How to be Free: REJECT WASTE; EMBRACE THRIFT

I’m writing a series of blog posts exploring the books “How to be Free” and “The Idle Parent” written by Tom Hodgkinson.  I enjoyed a lot of the ideas expressed in these books, and think that exploring them further will help me to explore the principles behind my own way of living and parenting.


Chapter 28 – Reject Waste; Embrace thrift – SHOVEL SHIT
It seems that in our consumer, advertising, capitalist society, where having is everything, a backlash is developing, and that backlash is thrift.  An increasing segment of society, either through necessity or sense, is beginning to count those pennies, to aim for less waste.  It’s about being creative with your money and your household, not spending unnecessarily.  By being thrifty with your cash, you might just end up needing to work less.
So what should we do?  Buy less stuff with wasteful packaging – have you seen the packaging some toys come ensconced in?  Re-use glass jars and bottles (for your home-made jams, chutneys, wines and beers); make compost;  This is one of the permaculture principles, trying to create or work within a system where little is wasted.

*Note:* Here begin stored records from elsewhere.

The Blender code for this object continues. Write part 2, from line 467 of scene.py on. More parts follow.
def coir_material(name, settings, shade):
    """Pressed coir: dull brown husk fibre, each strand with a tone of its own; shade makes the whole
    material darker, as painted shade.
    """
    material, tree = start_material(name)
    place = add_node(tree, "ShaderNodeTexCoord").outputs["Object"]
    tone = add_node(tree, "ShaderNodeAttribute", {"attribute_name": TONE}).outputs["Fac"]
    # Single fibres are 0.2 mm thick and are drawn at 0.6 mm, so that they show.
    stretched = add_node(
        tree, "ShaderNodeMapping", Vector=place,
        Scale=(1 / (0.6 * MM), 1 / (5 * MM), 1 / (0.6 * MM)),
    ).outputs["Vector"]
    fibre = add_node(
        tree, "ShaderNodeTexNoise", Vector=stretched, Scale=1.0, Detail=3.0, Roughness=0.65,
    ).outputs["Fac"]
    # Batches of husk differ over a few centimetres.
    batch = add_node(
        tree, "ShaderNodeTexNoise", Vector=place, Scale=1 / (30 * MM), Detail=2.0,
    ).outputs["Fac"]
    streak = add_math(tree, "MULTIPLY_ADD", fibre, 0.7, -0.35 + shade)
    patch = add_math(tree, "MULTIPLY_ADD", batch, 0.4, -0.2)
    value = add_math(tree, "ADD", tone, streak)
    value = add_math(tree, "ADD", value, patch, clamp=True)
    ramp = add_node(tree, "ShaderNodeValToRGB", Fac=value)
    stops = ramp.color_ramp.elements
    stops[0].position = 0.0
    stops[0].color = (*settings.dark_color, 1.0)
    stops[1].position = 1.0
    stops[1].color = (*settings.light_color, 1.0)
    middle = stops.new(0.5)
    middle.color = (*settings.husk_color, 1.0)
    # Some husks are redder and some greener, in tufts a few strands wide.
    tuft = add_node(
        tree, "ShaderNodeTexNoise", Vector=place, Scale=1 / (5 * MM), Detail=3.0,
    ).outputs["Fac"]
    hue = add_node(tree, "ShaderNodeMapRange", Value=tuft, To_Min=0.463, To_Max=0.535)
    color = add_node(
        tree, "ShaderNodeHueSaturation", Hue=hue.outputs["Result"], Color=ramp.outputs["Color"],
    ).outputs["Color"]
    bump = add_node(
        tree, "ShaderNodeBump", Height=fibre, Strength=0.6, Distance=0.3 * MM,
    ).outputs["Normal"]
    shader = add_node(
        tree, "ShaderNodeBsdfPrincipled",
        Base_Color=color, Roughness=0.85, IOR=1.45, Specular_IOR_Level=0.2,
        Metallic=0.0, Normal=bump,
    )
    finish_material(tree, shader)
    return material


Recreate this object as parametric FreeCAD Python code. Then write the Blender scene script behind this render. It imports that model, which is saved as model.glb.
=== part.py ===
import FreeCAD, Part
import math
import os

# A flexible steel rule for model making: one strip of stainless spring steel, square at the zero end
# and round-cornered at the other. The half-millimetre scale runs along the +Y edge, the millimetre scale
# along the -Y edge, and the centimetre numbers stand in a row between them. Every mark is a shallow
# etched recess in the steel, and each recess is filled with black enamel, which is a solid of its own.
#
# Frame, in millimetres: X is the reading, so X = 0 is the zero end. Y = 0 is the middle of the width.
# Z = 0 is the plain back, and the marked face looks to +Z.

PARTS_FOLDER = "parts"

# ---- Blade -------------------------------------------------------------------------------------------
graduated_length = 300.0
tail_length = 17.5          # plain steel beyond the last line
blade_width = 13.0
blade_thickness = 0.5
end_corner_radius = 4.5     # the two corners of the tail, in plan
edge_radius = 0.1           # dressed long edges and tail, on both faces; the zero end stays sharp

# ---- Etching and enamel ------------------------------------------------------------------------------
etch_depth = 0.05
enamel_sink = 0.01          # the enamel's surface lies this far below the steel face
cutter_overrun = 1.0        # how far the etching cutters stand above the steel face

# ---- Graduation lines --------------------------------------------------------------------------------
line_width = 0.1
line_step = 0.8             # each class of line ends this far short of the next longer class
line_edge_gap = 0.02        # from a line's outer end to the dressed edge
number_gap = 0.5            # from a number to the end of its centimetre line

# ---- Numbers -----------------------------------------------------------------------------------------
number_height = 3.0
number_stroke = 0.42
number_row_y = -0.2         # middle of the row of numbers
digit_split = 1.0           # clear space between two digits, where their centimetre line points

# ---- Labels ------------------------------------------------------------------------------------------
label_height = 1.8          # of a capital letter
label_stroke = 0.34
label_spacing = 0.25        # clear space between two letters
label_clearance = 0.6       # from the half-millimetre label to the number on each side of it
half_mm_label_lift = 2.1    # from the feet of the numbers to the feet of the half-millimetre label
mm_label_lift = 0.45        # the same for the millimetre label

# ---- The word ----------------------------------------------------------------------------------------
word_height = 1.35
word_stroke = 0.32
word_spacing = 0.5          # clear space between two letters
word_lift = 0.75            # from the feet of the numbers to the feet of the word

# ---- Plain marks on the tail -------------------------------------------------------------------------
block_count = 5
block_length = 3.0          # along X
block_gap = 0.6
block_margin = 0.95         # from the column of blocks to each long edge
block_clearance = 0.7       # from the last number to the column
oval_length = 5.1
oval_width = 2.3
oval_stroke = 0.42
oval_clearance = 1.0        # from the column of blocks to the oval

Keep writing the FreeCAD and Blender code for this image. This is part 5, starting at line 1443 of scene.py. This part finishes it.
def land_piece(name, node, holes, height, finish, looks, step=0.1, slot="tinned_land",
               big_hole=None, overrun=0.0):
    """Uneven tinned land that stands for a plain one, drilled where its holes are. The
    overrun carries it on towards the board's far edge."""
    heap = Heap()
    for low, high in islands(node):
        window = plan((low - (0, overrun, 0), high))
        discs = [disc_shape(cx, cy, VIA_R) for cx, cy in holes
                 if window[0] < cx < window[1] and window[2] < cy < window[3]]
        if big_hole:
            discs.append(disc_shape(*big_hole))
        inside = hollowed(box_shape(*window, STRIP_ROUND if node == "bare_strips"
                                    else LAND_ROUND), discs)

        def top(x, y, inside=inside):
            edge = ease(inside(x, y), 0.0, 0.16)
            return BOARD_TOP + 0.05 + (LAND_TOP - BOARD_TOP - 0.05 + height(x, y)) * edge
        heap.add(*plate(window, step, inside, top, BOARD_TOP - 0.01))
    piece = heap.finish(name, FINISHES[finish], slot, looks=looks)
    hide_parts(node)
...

How does this match up to the ink-spots-and-grass-stains life?
I look at how much waste we produce from our small household and it really is frightening.  The recycling bin is collected fortnightly and is always full of plastic bottles, paper and card.  The general waste bin is collected fortnightly and is usually full.  The glass recycling box is collected weekly, and is rarely even half full, which means that thankfully we aren’t drinking too much!  The council recently introduced a food waste caddy.  It took me a while to work out what to do with it.  “I don’t have food waste!” I exclaimed to a friend. “If it doesn’t get eaten by us, then it either goes in the dog, for the birds or on the compost.  The only thing we throw in the dustbin is the occasional chicken carcass.”  Eventually I decided to show willing, and share our vegetable peelings between the compost caddy and the council food waste caddy.  I think a lot of it is down to buying too much stuff.  This month I am sorting through old magazines, clipping out articles to keep and file, and ditching the rest – an incredible number!  I have two children who use paper at a rate of knots, but I’m not much better, I’m forever writing things and printing things, getting mail-order deliveries with the cardboard boxes that entails.  I could definitely do more to reduce the amount of waste I produce personally… and another resolution is made!


In the garden I’m pretty good at re-using.  We have three compost bins, two leaf mulch bins and a wormery, and an awful lot goes in them and then gets spread around the garden when it’s ready, but I still seem to fill the garden waste bin that gets collected every three weeks by the council, so I’ve still some work to do to make use of all the grass and hedge clippings we produce.